---------- Provided material ----------
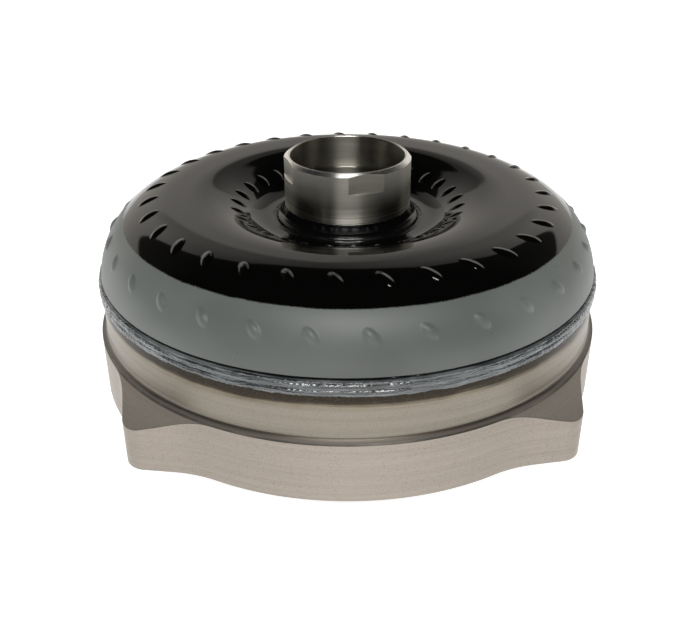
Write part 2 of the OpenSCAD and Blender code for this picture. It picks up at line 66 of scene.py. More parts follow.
class Graph:
    """Small helper that adds nodes to a material and wires them."""

    def __init__(self, name):
        self.material = bpy.data.materials.new(name)
        self.material.use_nodes = True
        self.tree = self.material.node_tree
        self.shader = self.tree.nodes["Principled BSDF"]
        coords = self.tree.nodes.new("ShaderNodeTexCoord")
        self.position = coords.outputs["Object"]
        split = self.tree.nodes.new("ShaderNodeSeparateXYZ")
        self.link(self.position, split.inputs[0])
        self.x, self.y, self.z = split.outputs
        self.r = self.math("SQRT", self.math("ADD", self.math("MULTIPLY", self.x, self.x),
                                             self.math("MULTIPLY", self.y, self.y)))

    def link(self, output, socket):
        self.tree.links.new(output, socket)

    def feed(self, socket, value):
        if isinstance(value, (int, float)):
            socket.default_value = value
        elif isinstance(value, tuple):
            needs_alpha = len(value) == 3 and len(socket.default_value) == 4
            socket.default_value = (*value, 1.0) if needs_alpha else value
        else:
            self.link(value, socket)

    def math(self, operation, a, b=0.0):
        node = self.tree.nodes.new("ShaderNodeMath")
        node.operation = operation
        self.feed(node.inputs[0], a)
        self.feed(node.inputs[1], b)
        return node.outputs[0]

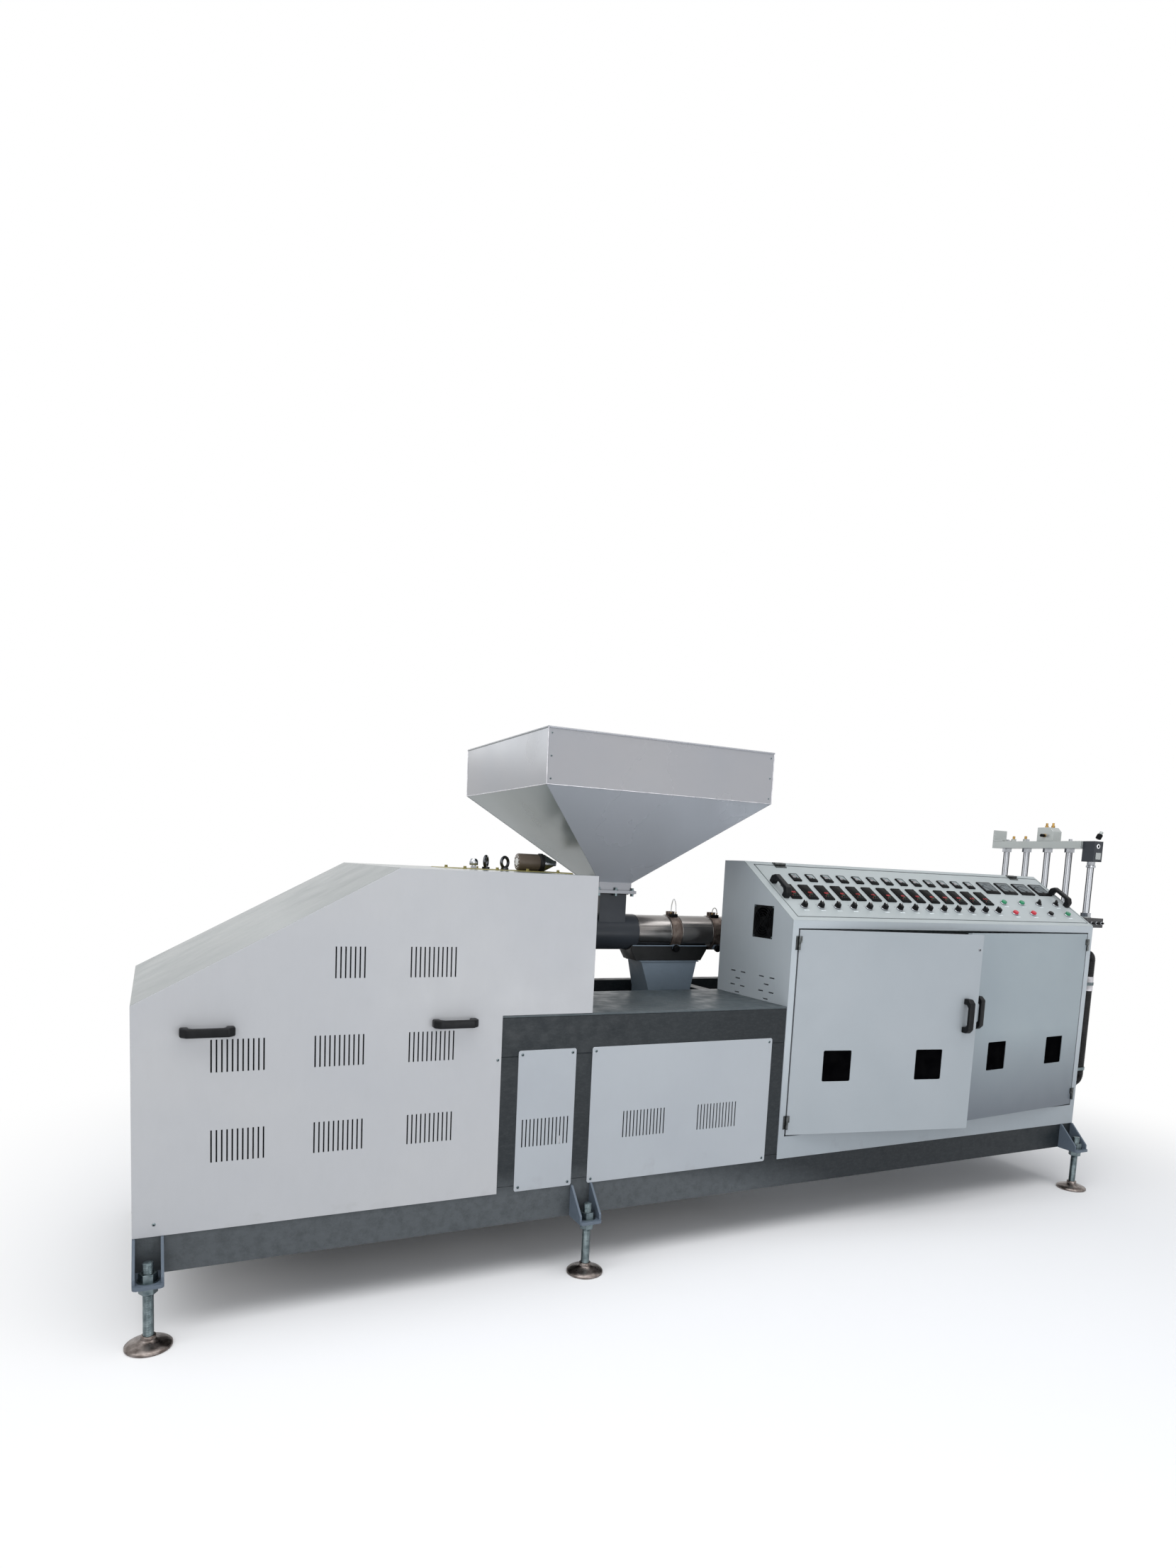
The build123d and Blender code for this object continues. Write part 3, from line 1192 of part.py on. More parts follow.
NODES = {
    "side_rails": lower_side_rails() + upper_side_rails(),
    "cross_rails": lower_cross_rails() + upper_cross_rails(),
    "frame_posts": frame_posts(),
    "deck_plate": [deck_plate()],
    "vent_panels": vent_panels(),
    "foot_brackets": at_all_feet(foot_bracket()),
    "foot_screws": at_all_feet(foot_screw()),
    "foot_nuts": foot_nuts(),
    "foot_pads": at_all_feet(foot_pad()),
    "housing_front_panel": [housing_front_panel()],
    "housing_rear_panel": [mirrored_to_back(housing_front_panel())],
    "housing_end_panels": [housing_drive_end(), housing_feed_end()],
    "housing_slope_cover": [slope_cover()],
    "housing_top_cover": [top_cover()],
    "housing_handles": housing_handles(),
    "gearbox": [gearbox()],
    "gearbox_lifting_eyes": lifting_eyes(),
    "gearbox_breather": [gearbox_breather()],
    "oil_filter": [oil_filter()],
    "feed_section": [feed_section()],
    "hopper": [hopper()],
    "barrel": [barrel()],
    "heater_jackets": heater_jackets(),
    "jacket_bands": jacket_bands(),
    "barrel_stands": barrel_stands(),
    "cooling_cowl": [cooling_cowl()],
    "cooling_duct": [cooling_duct()],
    "cooling_blower": [cooling_blower()],
    "head_adapter": [head_adapter()],
    "head_manifold": [head_manifold()],
    "head_nozzles": head_nozzles(),
    "head_rods": head_rods(),
    "rod_clamp": [rod_clamp()],
    "head_plate": [head_plate()],
    "head_valve_block": [head_valve_block()],
    "plate_angle": [plate_angle()],
    "cabinet_sides": [cabinet_left_side(), cabinet_right_side()],
    "cabinet_back": [cabinet_back()],
    "cabinet_floor": [cabinet_floor()],
    "cabinet_top": [cabinet_top()],
    "cabinet_front_frame": [cabinet_front_frame()],
    "cabinet_desk_frame": [cabinet_desk_frame()],
    "cabinet_fan": [cabinet_fan()],
    "conduit": [conduit()],
    "conduit_clips": [conduit_clip(share) for share in CLIP_SHARES],
    "cabinet_hinges": cabinet_door_hinges() + lid_hinges_fixed(),
    "left_door": [door_pan(1)],
    "left_door_handle": [door_handle(1)],
    "left_door_hinges": door_hinges(1),
    "right_door": [door_pan(-1)],
    "right_door_handle": [door_handle(-1)],
    "right_door_hinges": door_hinges(-1),
    "instrument_lid": [instrument_lid()],
    "temperature_controllers": instruments(
        controller_lefts(), CONTROLLER_RISE, CONTROLLER_WIDTH, CONTROLLER_HEIGHT
    ),
    "panel_meters": small_meters() + large_meters(),
    "selector_knobs": selector_knobs(),
    "push_buttons": push_buttons(),
    "lid_handles": lid_handles(),
    "lid_hinges": lid_hinges_moving(),
}


# The origin is the middle of the machine's footprint, on the floor.
everything = [solid for pieces in NODES.values() for piece in pieces for solid in piece.solids()]
box = Compound(everything).bounding_box()
ORIGIN = Vector((box.min.X + box.max.X) / 2, (box.min.Y + box.max.Y) / 2, box.min.Z)
to_origin = Pos(-ORIGIN.X, -ORIGIN.Y, -ORIGIN.Z)

os.makedirs("parts", exist_ok=True)
for name, pieces in NODES.items():
    solids = [solid for piece in pieces for solid in (to_origin * piece).solids()]
    shape = solids[0] if len(solids) == 1 else Compound(solids)
    export_step(shape, f"parts/{name}.step")
print("nodes", len(NODES), "origin", ORIGIN)
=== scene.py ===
import json
import math

import bmesh
import bpy
from mathutils import Matrix, Vector


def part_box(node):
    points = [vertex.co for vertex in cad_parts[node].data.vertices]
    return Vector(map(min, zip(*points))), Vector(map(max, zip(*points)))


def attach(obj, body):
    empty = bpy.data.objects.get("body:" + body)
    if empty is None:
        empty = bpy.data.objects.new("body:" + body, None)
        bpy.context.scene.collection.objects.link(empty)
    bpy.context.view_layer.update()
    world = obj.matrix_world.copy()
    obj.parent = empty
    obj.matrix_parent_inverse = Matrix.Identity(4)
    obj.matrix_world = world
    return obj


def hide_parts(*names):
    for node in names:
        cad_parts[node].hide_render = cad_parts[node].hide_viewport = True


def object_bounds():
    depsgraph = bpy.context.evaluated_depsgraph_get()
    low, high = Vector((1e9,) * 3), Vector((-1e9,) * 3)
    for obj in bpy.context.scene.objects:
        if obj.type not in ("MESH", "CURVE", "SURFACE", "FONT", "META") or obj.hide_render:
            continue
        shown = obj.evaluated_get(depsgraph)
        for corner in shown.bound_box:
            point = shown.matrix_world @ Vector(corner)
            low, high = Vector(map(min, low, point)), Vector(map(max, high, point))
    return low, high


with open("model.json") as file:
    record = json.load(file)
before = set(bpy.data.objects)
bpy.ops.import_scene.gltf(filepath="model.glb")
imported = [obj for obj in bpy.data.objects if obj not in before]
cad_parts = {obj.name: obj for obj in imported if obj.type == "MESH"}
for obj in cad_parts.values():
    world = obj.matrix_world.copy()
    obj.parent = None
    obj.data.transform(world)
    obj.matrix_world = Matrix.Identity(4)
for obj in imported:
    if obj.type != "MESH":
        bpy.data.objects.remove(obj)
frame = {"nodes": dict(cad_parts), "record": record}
cad_low, cad_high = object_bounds()
NODES = frame["nodes"]

# Sizes in metres, with the main places read from the frame
MM = 0.001
MERGE = 0.01 * MM
EDGE_ANGLE = 32  # degrees: sharper edges are rounded or kept crisp
PANEL_SCREW_INSET = 14 * MM
CENTRE_Y = (cad_low.y + cad_high.y) / 2
DECK_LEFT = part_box("vent_panels")[0].x - 60 * MM
DECK_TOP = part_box("deck_plate")[1].z
LOWER_RAIL_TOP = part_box("frame_posts")[0].z
SLOPE_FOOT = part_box("housing_slope_cover")[0].z
BRACKET_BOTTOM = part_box("foot_brackets")[0].z
FEED_X = (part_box("hopper")[0].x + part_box("hopper")[1].x) / 2
AXIS_Y = (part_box("barrel")[0].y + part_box("barrel")[1].y) / 2
AXIS_Z = (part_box("barrel")[0].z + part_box("barrel")[1].z) / 2
BLOWER_SHAFT = LOWER_RAIL_TOP + 190 * MM
DESK_FOOT = Vector((0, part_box("cabinet_front_frame")[0].y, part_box("cabinet_front_frame")[1].z))
DESK_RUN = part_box("cabinet_top")[0].y - DESK_FOOT.y
DESK_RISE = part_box("cabinet_top")[1].z - DESK_FOOT.z
DESK = Matrix.Translation(DESK_FOOT) @ Matrix.Rotation(math.atan2(DESK_RISE, DESK_RUN), 4, "X")
QUARTER_HANDLE = 0.552  # handle of a Bezier curve that draws a quarter circle, in radii
# Bars of a lit figure: a, g and d lie across from the top down, f and b stand above, e and c below
SEGMENTS = {
    "0": "abcdef", "1": "bc", "2": "abged", "3": "abgcd", "4": "fgbc", "5": "afgcd", "6": "afgedc",
    "7": "abc", "8": "abcdefg", "9": "abcdfg",
}

# The room, and the camera as solved from the photograph's straight edges
FLOOR_SIZE = 40.0
ROOM_COLOUR = (0.86, 0.89, 0.93, 1)
ROOM_STRENGTH = 0.55
SENSOR_WIDTH = 36  # millimetres, as is the focal length
FOCAL_LENGTH = 20.705
LENS_SHIFT = (-0.0070, 0.1162)
CAMERA_PLACE = (-2.17456, -3.146234, 1.37835)
CAMERA_TURNS = (83.6814, -2.7372, -26.1282)  # degrees

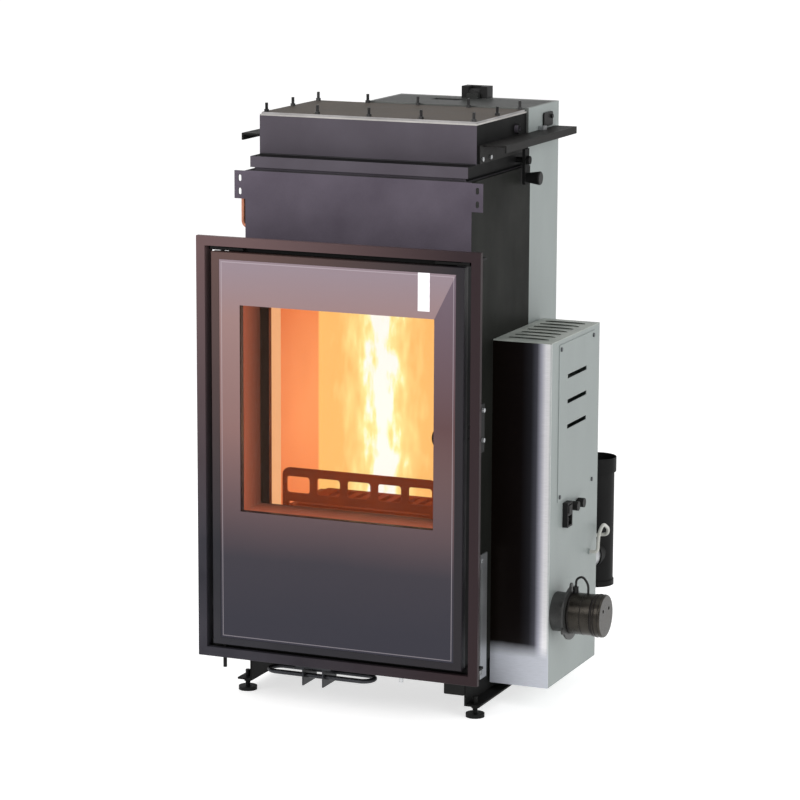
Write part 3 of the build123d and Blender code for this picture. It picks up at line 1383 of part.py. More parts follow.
----------
** Given instruction **
Both the line with "imported = [obj" and the line with "obj.data.transform(world)" belong in the answer; write them out exactly, with every line between.

** Answer for this exercise **
imported = [obj for obj in bpy.data.objects if obj not in before]
cad_parts = {obj.name: obj for obj in imported if obj.type == "MESH"}
for obj in cad_parts.values():
    world = obj.matrix_world.copy()
    obj.parent = None
    obj.data.transform(world)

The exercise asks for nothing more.